Not just funny, but clever too
Edgar Wright’s films demand multiple viewings. The pacing, dialogue, camerawork and visuals move fast from the opening frames, and are literally packed with references. The opening of The World’s End has Gary King narrating his version of the infamous night of Friday 22nd June 1990. Even as I was trying to keep up with all the details in every frame, I knew these would all come back later, brilliantly and seamlessly woven into the fabric of the story.
The attention to detail is astonishing, from Peter Page’s British Home Stores anorak and jeans to Paddy Considine’s secret feelings for Sam. Indeed, the pubs of The Golden Mile are not simply archetypal names, they describe the plot developments that take place within that pub, as this terrific blog explains…
And like the very best genre films, this has plenty to say about the homogenisation of our towns and consumer culture, from identikit High Streets and pubs to a collective dependence on technology. You don’t get that in The Hangover…

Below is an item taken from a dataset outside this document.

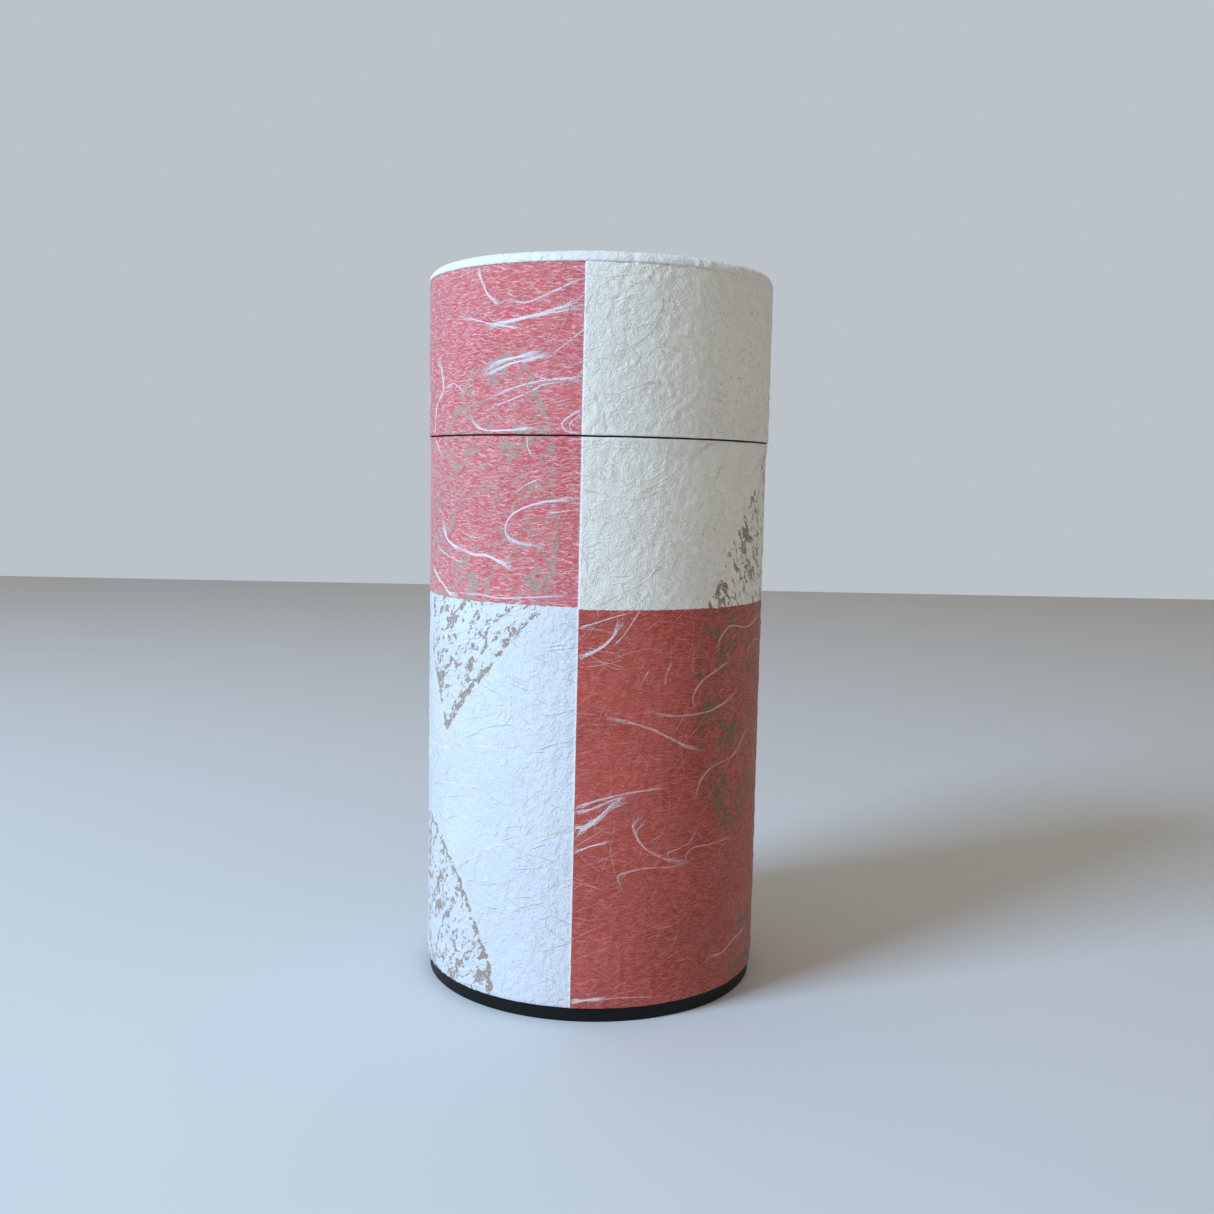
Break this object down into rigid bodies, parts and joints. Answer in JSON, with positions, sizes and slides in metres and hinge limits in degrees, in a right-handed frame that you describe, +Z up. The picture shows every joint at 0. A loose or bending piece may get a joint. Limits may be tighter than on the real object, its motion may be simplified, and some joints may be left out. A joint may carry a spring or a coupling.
{
  "type": "tea caddy",
  "caption": "Tall round paper-covered tin tea canister with a slip-on cap lid, a knobbed inner lid inside the neck and a dark inset foot.",
  "frame": {"origin": "centre of the foot's underside, on the surface that the canister stands on", "axes": "+Z up along the canister's axis; the corner where the four checks meet faces -Y, with +X to the right of someone who looks at it"},
  "size_m": [0.0814, 0.0814, 0.1671],
  "materials": {
    "tinplate": "bright rolled tinplate",
    "turned_tin": "satin turned metal",
    "black_enamel": "satin black enamel",
    "printed_paper": "matte washi, coral and white checks with a leaf print",
    "white_paper": "matte creped white washi"
  },
  "bodies": {
    "body": {"base_cap": "black_enamel", "inner_can_floor": "tinplate", "inner_can_wall": "tinplate", "outer_sleeve": "tinplate", "body_washi": "printed_paper"},
    "lid": {"lid_wall": "tinplate", "lid_top_plate": "tinplate", "lid_side_washi": "printed_paper", "lid_top_washi": "white_paper"},
    "inner_lid": {"inner_lid_dish": "tinplate", "knob": "turned_tin", "knob_washer": "turned_tin", "knob_rivet": "turned_tin"}
  },
  "joints": [
    {"name": "lid_lift", "type": "slide", "parent": "body", "child": "lid", "axis": [0, 0, 1], "range_m": [0, 0.15]},
    {"name": "inner_lid_lift", "type": "slide", "parent": "body", "child": "inner_lid", "axis": [0, 0, 1], "range_m": [0, 0.0675]}
  ],
  "couplings": [
    {"joint": "inner_lid_lift", "follows": "lid_lift", "ratio": 0.45}
  ]
}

Not just funny, but really, really funny
I think I laughed out loud more times in the cinema during the 110 minutes of The World’s End than I can remember. The dialogue is consistently whip-crackingly swift and smart and the visual gags come thick and fast. A few lines and two moments were the standouts for me…
What the f*ck does WTF mean?
I still think nothing that has been suggested in the last 10 minutes beats ‘smashy smashy egg men’.

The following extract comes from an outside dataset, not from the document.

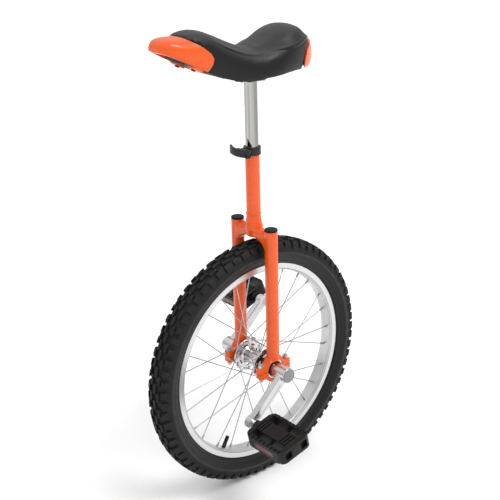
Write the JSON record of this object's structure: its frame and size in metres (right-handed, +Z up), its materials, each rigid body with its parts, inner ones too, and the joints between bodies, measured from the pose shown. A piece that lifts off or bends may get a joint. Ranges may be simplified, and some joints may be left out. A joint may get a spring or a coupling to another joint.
{
  "type": "unicycle",
  "caption": "Unicycle with a knobbly tyre on a spoked wheel, cranks and platform pedals, two-legged fork and a height-adjustable curved saddle with a grab handle.",
  "frame": {"origin": "ground contact point of the tyre, straight below the axle; middle of the bounding box's base", "axes": "+X forward (handle end of the saddle), +Y rider's left along the axle, +Z up"},
  "size_m": [0.516, 0.4198, 0.9365],
  "materials": {
    "frame_paint": "gloss",
    "tyre_rubber": "matte",
    "tube_rubber": "matte",
    "rim_alloy": "satin",
    "spoke_steel": "satin",
    "hub_alloy": "polished",
    "axle_steel": "satin",
    "bearing_steel": "polished",
    "seal_rubber": "matte",
    "crank_alloy": "polished",
    "dust_cap_plastic": "matte",
    "zinc_steel": "satin",
    "black_plastic": "satin",
    "pedal_plastic": "satin",
    "reflector": "gloss",
    "clamp_black": "satin",
    "post_chrome": "polished",
    "saddle_cover": "satin",
    "orange_plastic": "gloss"
  },
  "bodies": {
    "frame": {"seat_tube": "frame_paint", "fork_crown": "frame_paint", "fork_leg_left": "frame_paint", "fork_leg_right": "frame_paint", "leg_plugs": "black_plastic", "bearing_holder_left": "frame_paint", "bearing_holder_right": "frame_paint", "bearing_cap_left": "frame_paint", "bearing_cap_right": "frame_paint", "bearing_cap_bolts": "zinc_steel", "bearing_cap_nuts": "zinc_steel", "bearing_outer_rings": "bearing_steel", "bearing_seals": "seal_rubber"},
    "wheel": {"tyre": "tyre_rubber", "inner_tube": "tube_rubber", "rim_tape": "tube_rubber", "rim": "rim_alloy", "spokes_left": "spoke_steel", "spokes_right": "spoke_steel", "spoke_nipples": "spoke_steel", "hub_shell": "hub_alloy", "axle": "axle_steel", "bearing_inner_rings": "bearing_steel", "bearing_balls": "bearing_steel", "axle_spacers": "axle_steel", "crank_left": "crank_alloy", "crank_right": "crank_alloy", "crank_bolts": "zinc_steel", "dust_caps": "dust_cap_plastic", "pedal_spindle_left": "axle_steel", "pedal_spindle_right": "axle_steel", "spindle_nuts": "zinc_steel", "valve_stem": "tube_rubber", "valve_cap": "black_plastic"},
    "left_pedal": {"pedal_body_left": "pedal_plastic", "pedal_bushes_left": "bearing_steel", "pedal_reflectors_left": "reflector", "pedal_end_cap_left": "pedal_plastic"},
    "right_pedal": {"pedal_body_right": "pedal_plastic", "pedal_bushes_right": "bearing_steel", "pedal_reflectors_right": "reflector", "pedal_end_cap_right": "pedal_plastic"},
    "seat_collar": {"seat_clamp_collar": "clamp_black", "clamp_skewer": "zinc_steel", "clamp_nut": "clamp_black", "cam_washer": "zinc_steel", "lever_pin": "zinc_steel"},
    "quick_release": {"quick_release_lever": "clamp_black"},
    "seat": {"seatpost": "post_chrome", "saddle_plate": "zinc_steel", "saddle_bolts": "zinc_steel", "saddle_nuts": "zinc_steel", "saddle_base": "black_plastic", "saddle_cushion": "saddle_cover", "front_handle": "orange_plastic", "rear_bumper": "orange_plastic", "bumper_screws": "zinc_steel"}
  },
  "joints": [
    {"name": "wheel_spin", "type": "hinge", "parent": "frame", "child": "wheel", "pos_m": [0, 0, 0.258], "axis": [0, 1, 0], "continuous": true},
    {"name": "left_pedal_spin", "type": "hinge", "parent": "wheel", "child": "left_pedal", "pos_m": [0.08604, 0.157, 0.18321], "axis": [0, 1, 0], "continuous": true},
    {"name": "right_pedal_spin", "type": "hinge", "parent": "wheel", "child": "right_pedal", "pos_m": [-0.08604, -0.157, 0.33279], "axis": [0, 1, 0], "continuous": true},
    {"name": "seat_swivel", "type": "hinge", "parent": "frame", "child": "seat_collar", "pos_m": [0, 0, 0.697], "axis": [0, 0, 1], "continuous": true},
    {"name": "seat_height", "type": "slide", "parent": "seat_collar", "child": "seat", "axis": [0, 0, 1], "range_m": [-0.04, 0.07]},
    {"name": "lever_open", "type": "hinge", "parent": "seat_collar", "child": "quick_release", "pos_m": [0.024, 0.0155, 0.69675], "axis": [0, 0, 1], "range_deg": [0, 165]}
  ]
}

We’ll always have the disableds.
Get back in your rocket, and fuck off back to LEGOLAND, you c*nts!
That last line nearly had me sliding off my chair in fits of laughter, and I probably missed at least a couple of jokes while I recovered. Then there’s the fight scene in the toilets of The Cross Hands, which starts from absolutely nothing, escalates within seconds to something out of the opening scene Casino Royale, then becomes a major set-piece that lasts for several minutes. While I have a slight quibble about how quickly everyone seems to get really quite good at fighting, there’s still proper character truths in the way they respond to the danger.

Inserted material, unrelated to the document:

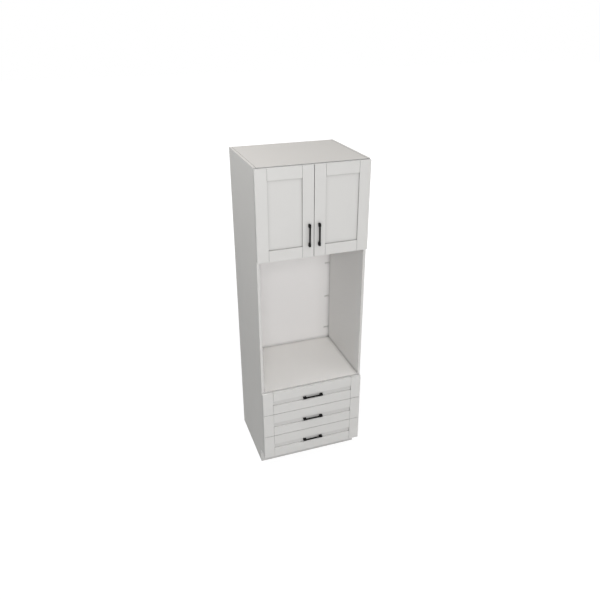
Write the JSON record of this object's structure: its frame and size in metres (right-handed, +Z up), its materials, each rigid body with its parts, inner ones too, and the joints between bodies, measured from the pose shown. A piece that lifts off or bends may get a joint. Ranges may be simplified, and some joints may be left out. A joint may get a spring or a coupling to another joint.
{
  "type": "tall oven housing unit",
  "caption": "Tall kitchen unit that houses a built-in oven: framed cupboard doors above an open niche, framed drawers below, slim black bar handles.",
  "frame": {"origin": "middle of the unit's box, handles included, at floor level", "axes": "+X to the unit's right as seen from the front, +Y towards the wall, +Z up"},
  "size_m": [0.762, 0.67, 2.304],
  "materials": {
    "front_paint": "satin painted, smooth, warm white",
    "carcass_facing": "matt melamine facing, warm white",
    "drawer_facing": "matt melamine facing, white",
    "handle_black": "satin black powder coat",
    "hinge_steel": "nickel plated",
    "runner_steel": "light grey epoxy coat"
  },
  "bodies": {
    "carcass": {"side_panel_left": "carcass_facing", "side_panel_right": "carcass_facing", "top_panel": "carcass_facing", "cupboard_shelf": "carcass_facing", "cupboard_base": "carcass_facing", "oven_deck": "carcass_facing", "bottom_panel": "carcass_facing", "back_panel": "carcass_facing", "wall_rail_top": "carcass_facing", "wall_rail_middle": "carcass_facing", "toe_kick_board": "front_paint", "left_hinge_arm_lower": "hinge_steel", "left_hinge_arm_upper": "hinge_steel", "right_hinge_arm_lower": "hinge_steel", "right_hinge_arm_upper": "hinge_steel", "bottom_drawer_runner_left": "runner_steel", "bottom_drawer_runner_right": "runner_steel", "middle_drawer_runner_left": "runner_steel", "middle_drawer_runner_right": "runner_steel", "top_drawer_runner_left": "runner_steel", "top_drawer_runner_right": "runner_steel"},
    "left_door": {"left_door_stile_outer": "front_paint", "left_door_stile_inner": "front_paint", "left_door_rail_top": "front_paint", "left_door_rail_bottom": "front_paint", "left_door_panel": "front_paint", "left_door_hinge_cup_lower": "hinge_steel", "left_door_hinge_cup_upper": "hinge_steel", "left_door_handle": "handle_black"},
    "right_door": {"right_door_stile_outer": "front_paint", "right_door_stile_inner": "front_paint", "right_door_rail_top": "front_paint", "right_door_rail_bottom": "front_paint", "right_door_panel": "front_paint", "right_door_hinge_cup_lower": "hinge_steel", "right_door_hinge_cup_upper": "hinge_steel", "right_door_handle": "handle_black"},
    "top_drawer": {"top_drawer_front_frame": "front_paint", "top_drawer_front_panel": "front_paint", "top_drawer_side_left": "runner_steel", "top_drawer_side_right": "runner_steel", "top_drawer_base": "drawer_facing", "top_drawer_back": "drawer_facing", "top_drawer_handle": "handle_black"},
    "middle_drawer": {"middle_drawer_front_frame": "front_paint", "middle_drawer_front_panel": "front_paint", "middle_drawer_side_left": "runner_steel", "middle_drawer_side_right": "runner_steel", "middle_drawer_base": "drawer_facing", "middle_drawer_back": "drawer_facing", "middle_drawer_handle": "handle_black"},
    "bottom_drawer": {"bottom_drawer_front_frame": "front_paint", "bottom_drawer_front_panel": "front_paint", "bottom_drawer_side_left": "runner_steel", "bottom_drawer_side_right": "runner_steel", "bottom_drawer_base": "drawer_facing", "bottom_drawer_back": "drawer_facing", "bottom_drawer_handle": "handle_black"}
  },
  "joints": [
    {"name": "left_door_swing", "type": "hinge", "parent": "carcass", "child": "left_door", "pos_m": [-0.37375, -0.306, 1.998], "axis": [0, 0, -1], "range_deg": [0, 110]},
    {"name": "right_door_swing", "type": "hinge", "parent": "carcass", "child": "right_door", "pos_m": [0.37375, -0.306, 1.998], "axis": [0, 0, 1], "range_deg": [0, 110]},
    {"name": "top_drawer_slide", "type": "slide", "parent": "carcass", "child": "top_drawer", "axis": [0, -1, 0], "range_m": [0, 0.375]},
    {"name": "middle_drawer_slide", "type": "slide", "parent": "carcass", "child": "middle_drawer", "axis": [0, -1, 0], "range_m": [0, 0.375]},
    {"name": "bottom_drawer_slide", "type": "slide", "parent": "carcass", "child": "bottom_drawer", "axis": [0, -1, 0], "range_m": [0, 0.375]}
  ]
}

Perhaps best of all was Nick Frost / Andy Knightley’s transformation from the teetotal, buttoned-up lawyer into The Pink Hulk. I don’t often cheer in the cinema, but I could have stood and hollered as he wielded bar stools like gigantic Popeye-forearms.
I’ve read some reviews that have taken against the final scenes beneath The World’s End pub as being just a bit too silly; but I beg to disagree. At the time I was wondering where it was going, and how they were going to end this, but Bill Nighy’s voice of The Network was perhaps the best evocation of the late, great Douglas Adams that I’ve seen. Humans are primitive, stupid and stubborn; it’s a miracle we’ve lasted this long without destroying ourselves. The Higher Beings are world-weary, surreal, mundane, fabulous.
The Network: It’s pointless arguing with you. You will be left to your own devices.
The Network: Yeah. Fuck it.
Oh, and when the Cornetto reference finally came, I burst into spontaneous applause.
I’m not at all sure if I can rank the three films of The Cornetto Trilogy, but I know I love every one of them.